2002 Denver Annual Meeting (October 27-30, 2002)

Paper No. 13
Presentation Time: 4:30 PM

CONTRASTING PATTERNS OF ORIGINATION AND EXTINCTION AMONG GRAPTOLITE SPECIES DURING THE END-ORDOVICIAN MASS EXTINCTION


MITCHELL, Charles E.1, SHEETS, H. David2, MELCHIN, Michael J.3, CHEN, Xu4 and FAN, Jun-xuan4, (1)Geology, Univ at Buffalo, SUNY, Buffalo, NY 14260, (2)Physics, Canisius College, 2001 Main St, Buffalo, NY 14208, (3)Dept. Earth Sciences, St. Fancis Xavier Univ, Antigonish, NS B2G 2W5, Canada, (4)Nanjing Inst Geology & Palaeontology, Chi-Ming-Ssu, Nanjing, 210008, China, cem@geology.buffalo.edu

Graptolites experienced near total extinction during the Hirnantian Mass Extinction (HME) in the latest Ordovician.
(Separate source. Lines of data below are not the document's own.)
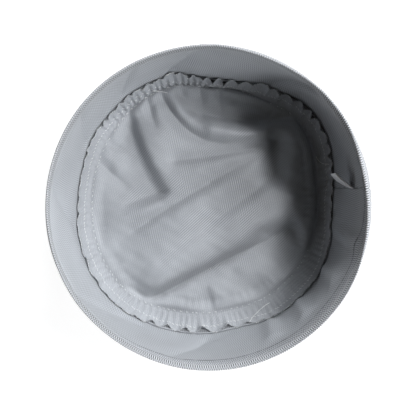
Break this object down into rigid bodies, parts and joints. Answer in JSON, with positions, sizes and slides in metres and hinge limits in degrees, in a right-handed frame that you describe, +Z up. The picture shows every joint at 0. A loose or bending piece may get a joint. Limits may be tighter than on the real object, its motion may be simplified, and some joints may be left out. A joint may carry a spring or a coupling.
{
  "type": "kufi",
  "caption": "Soft round cloth cap with a tall upright band and a flat crown, lying on its crown with the open lined hollow up.",
  "frame": {"origin": "on the surface that the cap lies on, under the middle of the crown", "axes": "+Z up, out of the open mouth; +X to the right and +Y to the top of the picture, which looks down into the cap"},
  "size_m": [0.1902, 0.1881, 0.09],
  "materials": {
    "suiting": "fine black and white twill suiting, matt",
    "lining": "pale bluish grey twill, matt",
    "label": "bare white satin tape"
  },
  "bodies": {
    "root": {"outer_band": "suiting", "inner_band": "lining", "outer_crown": "suiting", "crown_lining": "lining", "label": "label"}
  },
  "joints": []
}
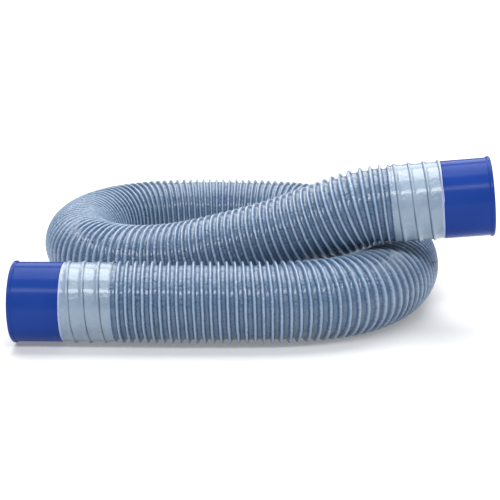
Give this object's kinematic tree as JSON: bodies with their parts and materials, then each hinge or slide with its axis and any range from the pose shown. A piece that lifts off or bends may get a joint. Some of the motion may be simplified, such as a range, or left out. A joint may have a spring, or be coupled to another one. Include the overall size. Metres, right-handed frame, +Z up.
{
  "type": "sewer hose kit",
  "caption": "Wire-ribbed vinyl drain hose laid in one loop, with a soft cuff and a pushed-in rigid adapter sleeve on each end.",
  "frame": {"origin": "on the ground plane, below the middle of the box round the two cuffs and sleeves", "axes": "+X along the front run of the hose, from the left end to the right end; +Y towards the back run; +Z up"},
  "size_m": [0.496, 0.4592, 0.1783],
  "materials": {
    "hose_film": "thin glossy blue-grey vinyl film",
    "spring_wire": "drawn spring steel",
    "cuff_vinyl": "thick soft vinyl, glossy, pale blue-grey",
    "sleeve_plastic": "smooth moulded plastic, royal blue"
  },
  "bodies": {
    "hose": {"film_left_span": "hose_film", "wire_left_span": "spring_wire", "film_right_bend": "hose_film", "wire_right_bend": "spring_wire", "film_back_run": "hose_film", "wire_back_run": "spring_wire", "film_left_bend": "hose_film", "wire_left_bend": "spring_wire", "film_rising_run": "hose_film", "wire_rising_run": "spring_wire", "film_right_span": "hose_film", "wire_right_span": "spring_wire"},
    "left_end": {"left_cuff": "cuff_vinyl"},
    "right_end": {"right_cuff": "cuff_vinyl"},
    "left_adapter": {"left_sleeve": "sleeve_plastic"},
    "right_adapter": {"right_sleeve": "sleeve_plastic"}
  },
  "joints": [
    {"name": "left_end_lift", "type": "hinge", "parent": "hose", "child": "left_end", "pos_m": [-0.087, -0.0327, 0.0415], "axis": [0, 1, 0], "range_deg": [0, 25], "deforming": ["film_left_span", "wire_left_span"]},
    {"name": "right_end_lift", "type": "hinge", "parent": "hose", "child": "right_end", "pos_m": [0.093, 0.0387, 0.116], "axis": [-0.15, -0.9887, 0], "range_deg": [0, 25], "deforming": ["film_right_span", "wire_right_span"]},
    {"name": "left_sleeve_pull", "type": "slide", "parent": "left_end", "child": "left_adapter", "axis": [-0.9997, 0.0227, 0], "range_m": [0, 0.052]},
    {"name": "right_sleeve_pull", "type": "slide", "parent": "right_end", "child": "right_adapter", "axis": [0.9905, -0.0927, 0.1012], "range_m": [0, 0.052]}
  ]
}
Near extirpation followed by less than 3 MY a mid Ashgill peak diversity (in species/my) that was the greatest since the early Darriwilian, some 20 MY prior. Using graphic correlation, we have compiled species ranges from the extraordinary Yangtze Platform faunas (Dicellograptus complexus to Parakidograptus acuminatus zones). These data allow us to investigate the manner in which the dramatic history of graptolite diversity change differs significantly from random or pseudo-random patterns. Using Monte Carlo methods, we tested whether peak species extinction or origination rates (based on several metrics: number of events per interval, per-taxon rate, and estimated per-capita rate) differ from those that might arise at random in two alternate models: a simple form with diversity independently determined in each interval and a model with logistic coupling of diversity among intervals. In both models, the observed peak of extinction during the N. extraordinarius-N. ojsuensis Zone differs significantly from random expectations. Furthermore, chi-square contingency tests of clade survivorship suggest that the strong observed taxonomic bias (all extinction survivors are normalograptids despite their rarity prior to the extinction) is also non-random: the dominant Ordovician clades (climacograptids, orthograptids, and dicellograptids) were over represented among species that went extinct. Application of Capture-Mark-Recapture methods (including implementation of a unique bootstrapping method to obtain confidence limits on rates) facilitates testing for homogeneity of extinction and origination rates through the HME. Our results suggest that the Ashgill diversity peak was a product of very low extinction rate and slightly higher, but also low, origination rate. In contrast to the Late Devonian depressed origination event, the HME truly was an interval of accelerated extinction. In addition, both extinction and origination remain comparatively high in the early Llandovery following the HME. Thus, the Hirnantian mass extinction may have fundamentally altered graptolite species dynamics as well as clade dominance patterns.